→ **Written task**:
Which lines include the word "True"? Copy each of them.

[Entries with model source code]
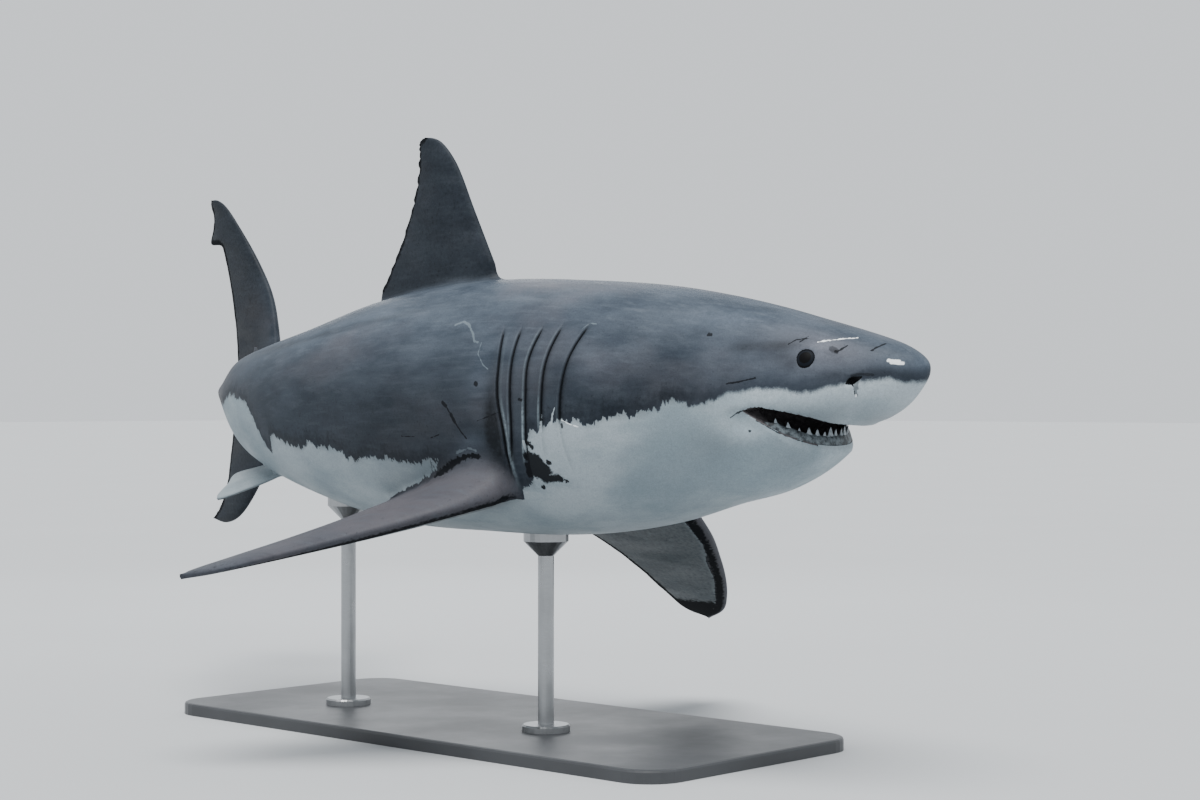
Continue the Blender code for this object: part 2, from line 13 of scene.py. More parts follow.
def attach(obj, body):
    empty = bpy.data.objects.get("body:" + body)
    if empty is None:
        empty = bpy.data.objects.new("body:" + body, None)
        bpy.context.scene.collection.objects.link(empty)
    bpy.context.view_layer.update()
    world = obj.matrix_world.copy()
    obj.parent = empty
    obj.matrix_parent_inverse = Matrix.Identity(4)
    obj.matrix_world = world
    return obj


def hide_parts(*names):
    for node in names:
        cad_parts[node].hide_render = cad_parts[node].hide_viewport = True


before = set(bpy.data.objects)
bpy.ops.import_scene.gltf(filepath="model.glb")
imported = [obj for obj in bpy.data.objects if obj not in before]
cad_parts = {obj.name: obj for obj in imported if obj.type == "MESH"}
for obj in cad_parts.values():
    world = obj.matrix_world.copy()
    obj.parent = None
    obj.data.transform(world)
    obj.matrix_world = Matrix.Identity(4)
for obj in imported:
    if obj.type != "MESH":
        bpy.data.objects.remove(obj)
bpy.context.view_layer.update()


def smoothCurve(positions, values, at):
    x = np.asarray(positions, float)
    y = np.asarray(values, float)
    at = np.asarray(at, float)
    step = np.diff(x)
    slope = np.diff(y) / step
    tangent = np.empty_like(y)
    tangent[0] = slope[0]
    tangent[-1] = slope[-1]
    tangent[1:-1] = (slope[:-1] * step[1:] + slope[1:] * step[:-1]) / (step[1:] + step[:-1])
    k = np.clip(np.searchsorted(x, at) - 1, 0, len(x) - 2)
    t = (at - x[k]) / step[k]
    start = (1 + 2 * t) * (1 - t) ** 2 * y[k] + t * (1 - t) ** 2 * step[k] * tangent[k]
    end = t * t * (3 - 2 * t) * y[k + 1] + t * t * (t - 1) * step[k] * tangent[k + 1]
    return start + end


def outlineCurve(points, at):
    points = np.asarray(points, float)
    legs = np.sqrt(np.linalg.norm(np.diff(points, axis=0), axis=1))
    way = np.concatenate([[0], np.cumsum(legs)])
    way /= way[-1]
    columns = [smoothCurve(way, points[:, i], at) for i in range(points.shape[1])]
    return np.stack(columns, -1)


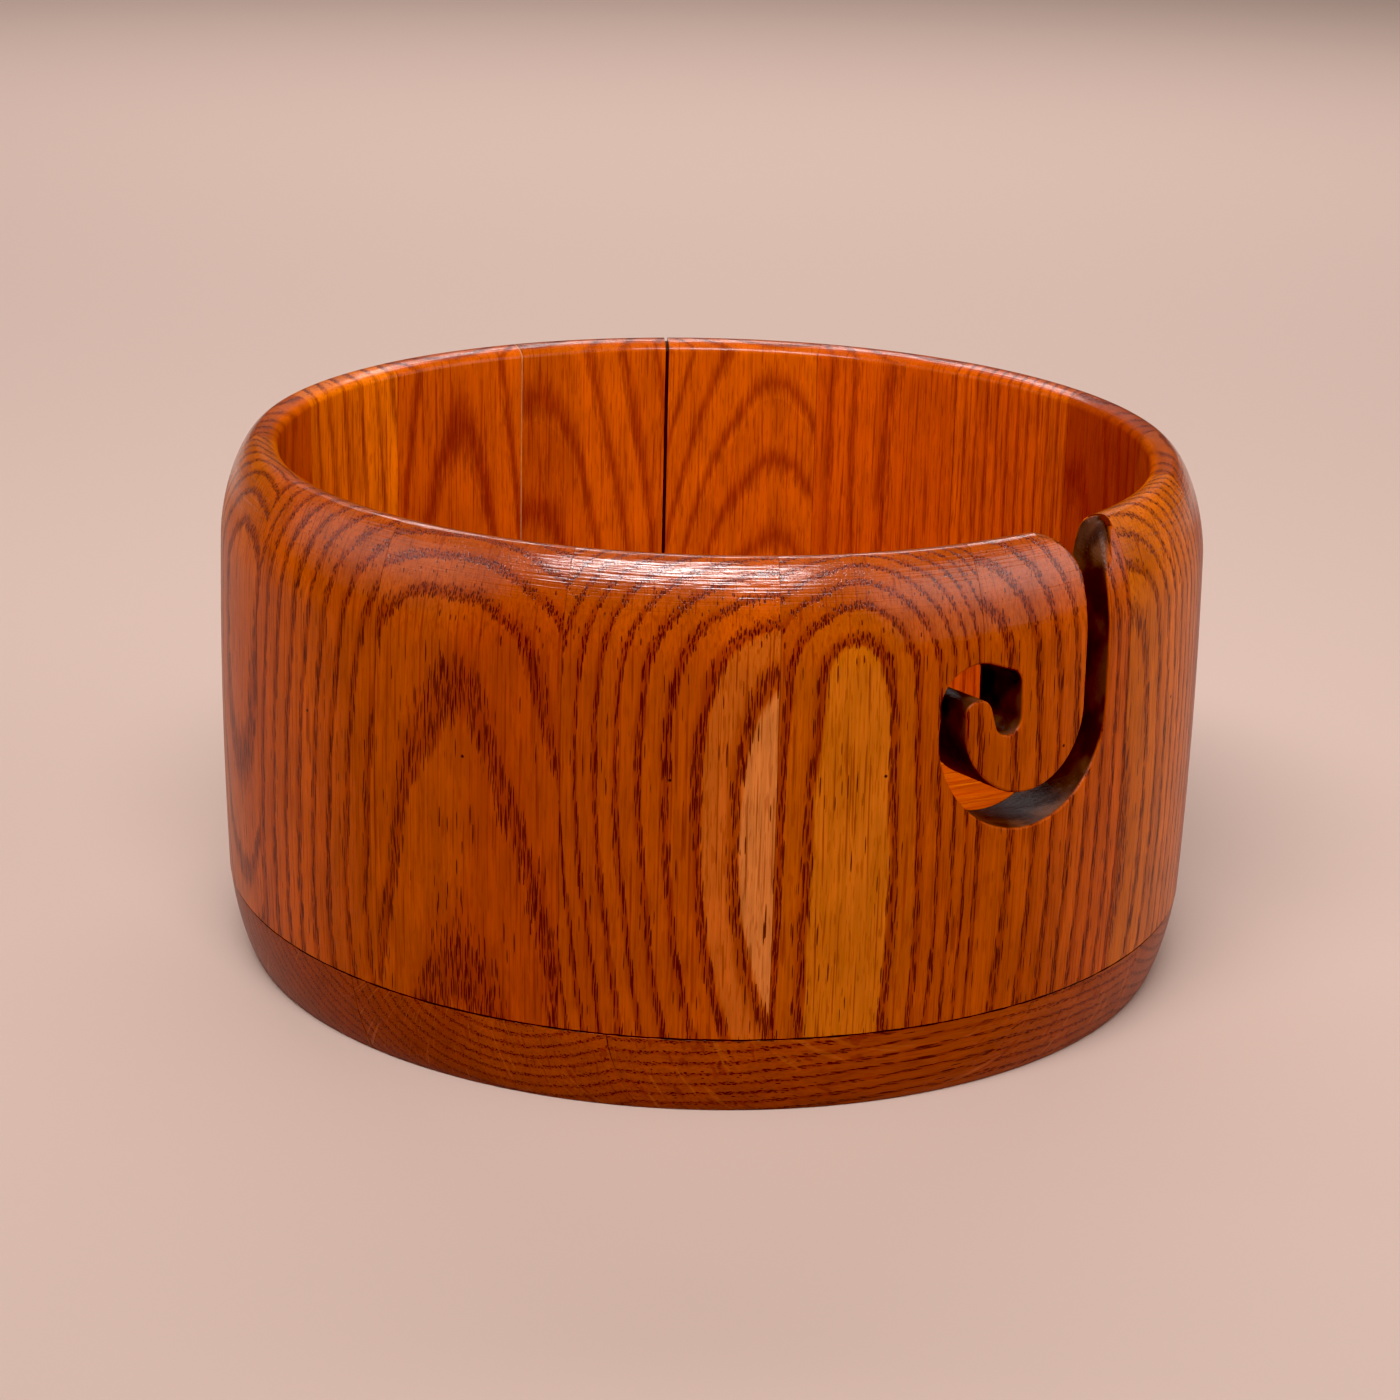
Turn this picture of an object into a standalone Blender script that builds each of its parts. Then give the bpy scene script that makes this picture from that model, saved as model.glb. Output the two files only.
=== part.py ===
"""Yarn bowl: a stave-built, lathe-turned oak bowl with a hook-shaped yarn slot.

Sixteen upright oak staves are glued edge to edge into a ring, and the ring is
glued on a round base of five oak boards.  The outside, the rim and the bore are
turned on a lathe, and the hook slot is sawn straight through the front wall.
The slot crosses two staves, so it parts each of them into two pieces.

Frame: metres, +Z up, origin at the centre of the underside, and the slot faces
-Y.  Azimuths are measured about +Z from -Y towards +X.
"""

import math

import bmesh
import bpy
from mathutils import Vector

# ---------------------------------------------------------------- driving sizes
HEIGHT = 0.1057          # underside to the crest of the rim
BELLY_RADIUS = 0.09977   # widest point of the outside
BELLY_HEIGHT = 0.0569    # height of that widest point
BELLY_SWEEP = 1.037      # radius of the gentle barrel curve of the wall
BORE_RADIUS = 0.0877     # straight inner wall
RIM_RADIUS = 0.0918      # crest of the rim
SHOULDER_DEPTH = 0.0196  # height of the rounding from the wall to the crest
SHOULDER_POWER = 1.61    # superellipse power of that rounding (2 is an ellipse)
LIP_DEPTH = 0.0026       # height of the rounding from the crest to the bore

BASE_THICKNESS = 0.0160
FOOT_RADIUS = 0.0945     # flat underside
FOOT_POWER = 1.36        # superellipse power of the base's turned edge
BOARD_WIDTH = 0.0425     # boards glued edge to edge into the base
BOARD_JOINT = 0.0384     # offset of one joint from the centre
BOARD_ANGLE = -13.0      # azimuth that the boards are laid across, degrees
BOARD_COUNT = 5

STAVE_COUNT = 16
FIRST_SEAM = 14.2        # azimuth of the seam right of the slot, degrees
GLUE_GAP = 0.0003        # between pieces that are glued together

# Slot sizes in the plane of the slot: x across, z up.
SLOT_RIGHT = 0.01745     # right wall of the mouth
SLOT_LEFT = 0.0111       # left wall of the mouth, the edge of the tongue
LIP_ROUND = (0.0060, 0.0125)     # width and height of the rounding right of the mouth
TONGUE_ROUND = (0.0100, 0.0100)  # and of the tongue's top corner
OUTER_CENTRE = (-0.00275, 0.0725)
OUTER_RADIUS = 0.0202
INNER_CENTRE = (-0.0034, 0.0735)
INNER_RADIUS = 0.0143
CURL_TIP_CENTRE = (-0.0149, 0.0755)
CURL_TIP_RADIUS = 0.0030
CURL_TOP_CENTRE = (-0.0150, 0.0775)
CURL_TOP_RADIUS = 0.0078
BULB_CENTRE = (-0.0083, 0.0740)
BULB_RADIUS = 0.0030
BULB_TOP_CENTRE = (-0.0089, 0.0799)
BULB_TOP_RADIUS = 0.0035

# Facets.
STEPS_PER_STAVE = 4
SHOULDER_STEPS = 8
LIP_STEPS = 4
WALL_STEPS = 4
BASE_STEPS = 6
ARC_STEP = 12.0          # degrees per facet on the slot's round stretches

STAVE_COLORS = (
    (0.52, 0.17, 0.030), (0.56, 0.20, 0.038), (0.47, 0.14, 0.024), (0.58, 0.22, 0.045),
)
TONGUE_COLOR = (0.50, 0.16, 0.028)
CURL_COLOR = (0.42, 0.12, 0.020)
BOARD_COLORS = ((0.36, 0.10, 0.022), (0.41, 0.13, 0.028))
VARNISH_ROUGHNESS = 0.28


# --------------------------------------------------------------- turned profile
def belly_radius(z):
    """Outer radius of the wall between the base and the shoulder."""
    return BELLY_RADIUS - (z - BELLY_HEIGHT) ** 2 / (2 * BELLY_SWEEP)


def round_over(inner, outer, power, steps):
    """Superellipse quarter from the outer (radius, z) to the inner one."""
    points = []
    for step in range(steps + 1):
        turn = math.pi / 2 * step / steps
        radius = inner[0] + (outer[0] - inner[0]) * math.cos(turn) ** (2 / power)
        z = outer[1] + (inner[1] - outer[1]) * math.sin(turn) ** (2 / power)
        points.append((radius, z))
    return points


def wall_profile():
    """Closed (radius, z) outline of the stave ring, from the bore over the rim and down."""
    bottom = BASE_THICKNESS + GLUE_GAP
    shoulder_z = HEIGHT - SHOULDER_DEPTH
    lip_z = HEIGHT - LIP_DEPTH
    crest = (RIM_RADIUS, HEIGHT)
    lip = round_over(crest, (BORE_RADIUS, lip_z), 2.0, LIP_STEPS)
    shoulder = round_over(crest, (belly_radius(shoulder_z), shoulder_z), SHOULDER_POWER, SHOULDER_STEPS)
    wall = []
    for step in range(1, WALL_STEPS + 1):
        z = shoulder_z + (bottom - shoulder_z) * step / WALL_STEPS
        wall.append((belly_radius(z), z))
    return [(BORE_RADIUS, bottom)] + lip + shoulder[-2::-1] + wall


def base_profile():
    """Open (radius, z) outline of the base's turned edge, top to bottom."""
    top = (belly_radius(BASE_THICKNESS), BASE_THICKNESS)
    return round_over((FOOT_RADIUS, 0.0), top, FOOT_POWER, BASE_STEPS)


def on_azimuth(radius, degrees, z):
    """Point at a radius and azimuth; azimuth 0 is -Y and turns towards +X."""
    turn = math.radians(degrees)
    return Vector((radius * math.sin(turn), -radius * math.cos(turn), z))


# ----------------------------------------------------------------- slot outline
def arc(centre, radii, start, end):
    """Points on an elliptical arc, in degrees from +x towards +z, both ends included."""
    steps = math.ceil(abs(end - start) / ARC_STEP)
    points = []
    for step in range(steps + 1):
        turn = math.radians(start + (end - start) * step / steps)
        points.append((centre[0] + radii[0] * math.cos(turn), centre[1] + radii[1] * math.sin(turn)))
    return points


def round_arc(centre, radius, start, end):
    """The same for a circle."""
    return arc(centre, (radius, radius), start, end)


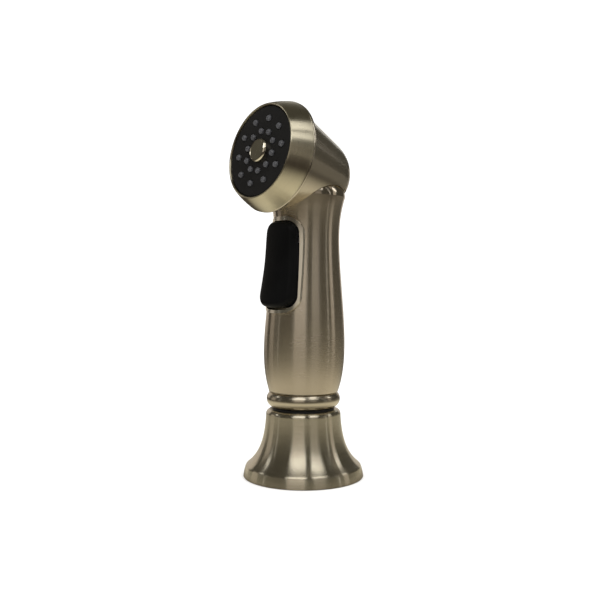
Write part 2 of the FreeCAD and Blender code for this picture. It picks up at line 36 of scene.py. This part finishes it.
# ---------------------------------------------------------------- node helpers
class Tree:
    """A material's node tree, with short calls for the nodes the materials share."""

    def __init__(self, name):
        self.material = bpy.data.materials.new(name)
        self.material.use_nodes = True
        self.tree = self.material.node_tree
        self.shader = self.tree.nodes["Principled BSDF"]

    def node(self, kind, inputs=None, **settings):
        made = self.tree.nodes.new(kind)
        for key, value in settings.items():
            setattr(made, key, value)
        for key, value in (inputs or {}).items():
            self.put(made.inputs[key], value)
        return made

    def put(self, socket, value):
        if isinstance(value, bpy.types.NodeSocket):
            self.tree.links.new(value, socket)
        else:
            socket.default_value = value

    def math(self, operation, a, b):
        return self.node("ShaderNodeMath", {0: a, 1: b}, operation=operation).outputs[0]

    def vector(self, operation, a, b=(0, 0, 0)):
        return self.node("ShaderNodeVectorMath", {0: a, 1: b}, operation=operation).outputs[0]

    def place(self):
        """A point's place in the object, in metres."""
        return self.node("ShaderNodeTexCoord").outputs["Object"]

    def length(self, vector):
        return self.node("ShaderNodeVectorMath", {0: vector}, operation="LENGTH").outputs["Value"]

    def part(self, vector, letter):
        """The X, Y or Z of a vector."""
        return self.node("ShaderNodeSeparateXYZ", {"Vector": vector}).outputs[letter]

    def noise(self, vector, scale, detail, roughness=0.5):
        inputs = {"Vector": vector, "Scale": scale, "Detail": detail, "Roughness": roughness}
        return self.node("ShaderNodeTexNoise", inputs).outputs["Fac"]

    def spread(self, value, low, high):
        """A noise's usual span, 0.25 to 0.75, stretched to low to high."""
        inputs = {"Value": value, "From Min": 0.25, "From Max": 0.75, "To Min": low, "To Max": high}
        return self.node("ShaderNodeMapRange", inputs).outputs[0]

    def ease(self, value, start, end):
        """0 below the start and 1 above the end, with a smooth step between."""
        inputs = {"Value": value, "From Min": start, "From Max": end}
        return self.node("ShaderNodeMapRange", inputs, interpolation_type="SMOOTHSTEP").outputs[0]

    def mix(self, fac, a, b):
        """Colour a where fac is 0, and colour b where it is 1."""
        made = self.node("ShaderNodeMix", data_type="RGBA")
        self.put(made.inputs["Factor"], fac)
        self.put(made.inputs[6], (*a, 1) if isinstance(a, tuple) else a)
        self.put(made.inputs[7], (*b, 1) if isinstance(b, tuple) else b)
        return made.outputs[2]

    def bump(self, height, distance, strength):
        inputs = {"Height": height, "Distance": distance, "Strength": strength}
        return self.node("ShaderNodeBump", inputs).outputs[0]

    def set(self, **values):
        """Sets the shader's sockets, named with _ for a space, and gives the material."""
        for key, value in values.items():
            self.put(self.shader.inputs[key.replace("_", " ")], value)
        return self.material


def darkened(tint, factor):
    return tuple(c * factor for c in tint)


def turned_frame(t, on_face):
    """(point, axis): a point in a frame whose +Z is the piece's axis, and that axis in the object's."""
    point = t.place()
    if not on_face:
        return point, (0, 0, 1)
    inputs = {"Location": FACE_CENTRE, "Rotation": (math.pi / 2 - FACE_TILT, 0, 0)}
    turned = t.node("ShaderNodeMapping", {"Vector": point, **inputs}, vector_type="TEXTURE").outputs[0]
    return turned, (0, -math.cos(FACE_TILT), math.sin(FACE_TILT))


# Grooves: their changes round the axis, and their changes per metre across them
FINE_GROOVES, COARSE_GROOVES, LATHE_GROOVES = (5.0, 9000.0), (2.5, 1500.0), (3.0, 4000.0)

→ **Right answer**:
        cad_parts[node].hide_render = cad_parts[node].hide_viewport = True
        self.material.use_nodes = True